分離不安障害(SAD:Separation anxiety disorder)とは、愛着を持っている人からの分離に関して、年齢相応の発達より不適切で、過剰な恐怖や不安があることにより社会生活に支障がある状態を指します。

愛着を持つ対象は、母親、父親、恋人になることが多く、児童期や青年期では、精神分析でいう退行(赤ちゃん返り)が起こることもあります。

また生後3歳頃までの乳幼児における分離不安は、正常発達の証でもあるため、「分離不安障害」とは見なしません。あくまで年齢相応の分離不安でないことや社会生活に支障があることが診断の基準になります。

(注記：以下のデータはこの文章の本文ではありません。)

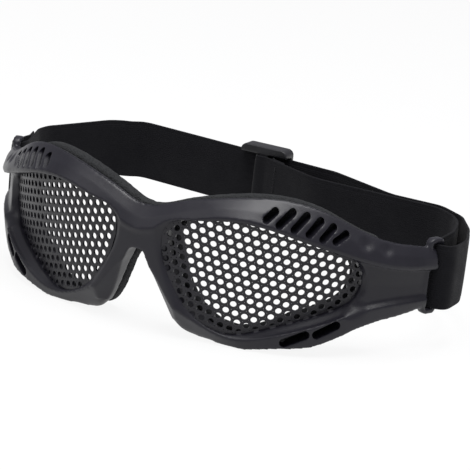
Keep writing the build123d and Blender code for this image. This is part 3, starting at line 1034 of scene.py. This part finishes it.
@dataclass(frozen=True)
class MeshLens:
    """One perforated lens: a flat holed sheet cut to the rim and bent round its axis.

    Its rows of holes stand at an angle, the turn, and end a margin outside the rim. The sheet
    goes on into the frame's groove as far as the seat.
    """

    side: int
    start: tuple[float, float]
    radius: float = 102.9 * MM
    axis_place: tuple[float, float, float] = (-3.35 * MM, 42.2 * MM, 27.0 * MM)
    tilt: float = 6.63
    thickness: float = 0.8 * MM
    pitch: float = 3.5 * MM
    hole_radius: float = 1.16 * MM
    turn: float = -8.1
    seat: float = 1.6 * MM
    rim_margin: float = 0.9 * MM
    rim_out: float = 0.3 * MM
    weld_share: float = 0.002
    corners: int = 24
    sharp: float = 40.0

    def rim(self) -> list[Vector]:
        """Works out the opening's rim on the flat sheet.

        Returns:
            Places along the bend and up the axis, in metres.
        """
        return [self.flattened(angle, share) for angle, share in LENS_OUTLINE]

    def flattened(self, angle: float, share: float) -> Vector:
        """Finds a rim point's place on the flat sheet.

        Args:
            angle: Degrees round the face from its middle.
            share: Height as a share of the frame's height.

        Returns:
            The place along the bend and up the axis.
        """
        spot = face_place(angle, self.rim_out, share * FRAME_HEIGHT) - Vector(self.axis_place)
        side, axis = self.directions()
        bend = math.atan2(spot.dot(side), -spot.y)
        return Vector((bend * self.radius, spot.dot(axis), 0))

    def directions(self) -> tuple[Vector, Vector]:
        """Works out how the lens stands.

        Returns:
            The sideways direction and the direction of the axis.
        """
        tilt = math.radians(self.tilt)
        side = Vector((math.cos(tilt), 0, -math.sin(tilt)))
        return side, Vector((math.sin(tilt), 0, math.cos(tilt)))

    def bent(self, flat: Vector) -> Vector:
        """Bends a point of the flat sheet round the lens's axis.

        Args:
            flat: The place along the bend, up the axis and out of the sheet.

        Returns:
            The place in the row's frame.
        """
        side, axis = self.directions()
        turn = flat.x / self.radius
        out = side * math.sin(turn) + Vector((0, -math.cos(turn), 0))
        spot = Vector(self.axis_place) + axis * flat.y + out * (self.radius + flat.z)
        return Vector((spot.x * self.side, spot.y, spot.z))

    def cell(self, holed: bool) -> bpy.types.Mesh:
        """Makes one six-sided cell of the sheet.

        Args:
            holed: Whether it has its round hole.

        Returns:
            The cell, round its middle.
        """
        work = bmesh.new()
        ring = bmesh.ops.create_circle(work, segments=self.corners, radius=1.0,
                                       cap_ends=not holed)["verts"]
        for vertex in ring:
            around = math.atan2(vertex.co.y, vertex.co.x) - math.radians(self.turn)
            off = (around + math.pi / 6) % (math.pi / 3) - math.pi / 6
            vertex.co *= self.pitch / 2 / math.cos(off)
        if holed:
            bmesh.ops.create_circle(work, segments=self.corners, radius=self.hole_radius)
            bmesh.ops.bridge_loops(work, edges=work.edges[:])
        return mesh_of(work)

    def sheet(self) -> bmesh.types.BMesh:
        """Makes the flat sheet with its rows of holes, cut to the rim.

        Returns:
            The sheet, one layer thick.
        """
        rim = self.rim()
        work = bmesh.new()
        first = math.radians(self.turn)
        second = first + math.pi / 3
        count = int(2 * FRAME_HEIGHT / self.pitch)
        cells = {holed: self.cell(holed) for holed in (True, False)}
        for i in range(-count, count + 1):
            for j in range(-count, count + 1):
                place = Vector((
                    self.start[0] + self.pitch * (i * math.cos(first) + j * math.cos(second)),
                    self.start[1] + self.pitch * (i * math.sin(first) + j * math.sin(second)),
                    0))
                gap = rim_distance(rim, place)
                if gap < self.seat + self.pitch:
                    stamped = cells[gap < self.rim_margin].copy()
                    stamped.transform(Matrix.Translation(place))
                    work.from_mesh(stamped)
                    bpy.data.meshes.remove(stamped)
        bmesh.ops.remove_doubles(work, verts=work.verts, dist=self.pitch * self.weld_share)
        self.trim(work, rim)
        return work

    def trim(self, work: bmesh.types.BMesh, rim: list[Vector]) -> None:
        """Cuts the sheet a seat's width outside the rim.

        Args:
            work: The sheet.
            rim: The rim's places, in order.
        """
        centre = sum(rim, Vector()) / len(rim)
        for start, end in zip(rim, rim[1:] + rim[:1]):
            out = Vector((end.y - start.y, start.x - end.x, 0)).normalized()
            if out.dot(start - centre) < 0:
                out = -out
            if max((place - start).dot(out) for place in rim) > self.seat / 2:
                continue
            geometry = work.verts[:] + work.edges[:] + work.faces[:]
            bmesh.ops.bisect_plane(work, geom=geometry, plane_co=start + out * self.seat,
                                   plane_no=out, clear_outer=True)

    def mesh(self) -> bpy.types.Mesh:
        """Thickens the sheet and bends it.

        Returns:
            The lens's mesh.
        """
        work = self.sheet()
        lower = bmesh.ops.extrude_face_region(work, geom=work.faces[:], use_keep_orig=True)
        raised = [item for item in lower["geom"] if isinstance(item, bmesh.types.BMVert)]
        bmesh.ops.translate(work, verts=work.verts[:], vec=(0, 0, -self.thickness / 2))
        bmesh.ops.translate(work, verts=raised, vec=(0, 0, self.thickness))
        for vertex in work.verts:
            vertex.co = self.bent(vertex.co)
        return closed_mesh(work, self.sharp)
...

分離不安障害は、児童期や青年期の発症が多く、全般性不安障害や社交不安障害との併発が多いとされています。

分離不安障害の特徴

分離不安障害では、以下の特徴がみられます。

この状態が、子どもや青年(18歳未満)では少なくとも4週間、成人(18歳以上)では6ヶ月以上続く場合に、分離不安障害が診断されます。

DSM−Vを参照

  • ①家や愛着がある人物からの分離が予期される場面においての反復的で過剰な苦痛や抵抗を示す。
  • ②病気や怪我など愛着がある人物を失うかもしれない状況を過剰に心配し、行動を制限させようとする。
  • ③迷子や誘拐など愛着がある人物から分離される状況を過剰に心配する。
  • ④学校や仕事などの外出行動を過剰に拒否、抵抗する。
  • ⑤1人でいる状況において過剰な恐怖があり、拒否、抵抗を示す。
  • ⑥家を離れて宿泊することや愛着がある人物が近くにいない状況で就寝することを過剰に拒否、抵抗する。
  • ⑦愛着がある人物との分離に関する悪夢を見る。
  • ⑧愛着がある人物から分離する状況において頭痛や吐気などの身体症状がみられる。

鑑別に注意

青年期に発症が多いものとして、境界性パーソナリティ障害があります。境界性パーソナリティ障害は虐待や機能不全家族での不適切な養育が関係している場合があり、愛着行動に歪みが生じます。

例えば、自分に優しくしてくれた異性との関係を繋ぎ止めるための過剰な努力(別れるなら自殺するという脅し、自分を大切にしない性交渉など)をします。また薬物乱用者や犯罪者に利用される形の交際など、自尊心の低さに関連した行為が特徴です。

分離不安障害は、漠然とした不安や恐怖による特徴がありますが、境界性パーソナリティ障害では愛着の揺れ動きやこき下ろし行動など、一貫しない愛着行動があります。

境界性パーソナリティ障害では、希死念慮が強く、自傷や安易な性交渉などの自己破壊行動がみられます。この場合は、医療による治療が必要です。自己破壊行動がある場合、精神病院への入院をおすすめします。

分離不安障害の治療

主に心理療法や投薬療法によって治療されます。心理療法においては、認知行動療法で不安を緩和させたり、不安による行動制限を減少させていきます。投薬療法においては抗不安薬が用いられますが、児童期や青年期に対しては、心理療法で改善が見込めない場合に処方されるようです。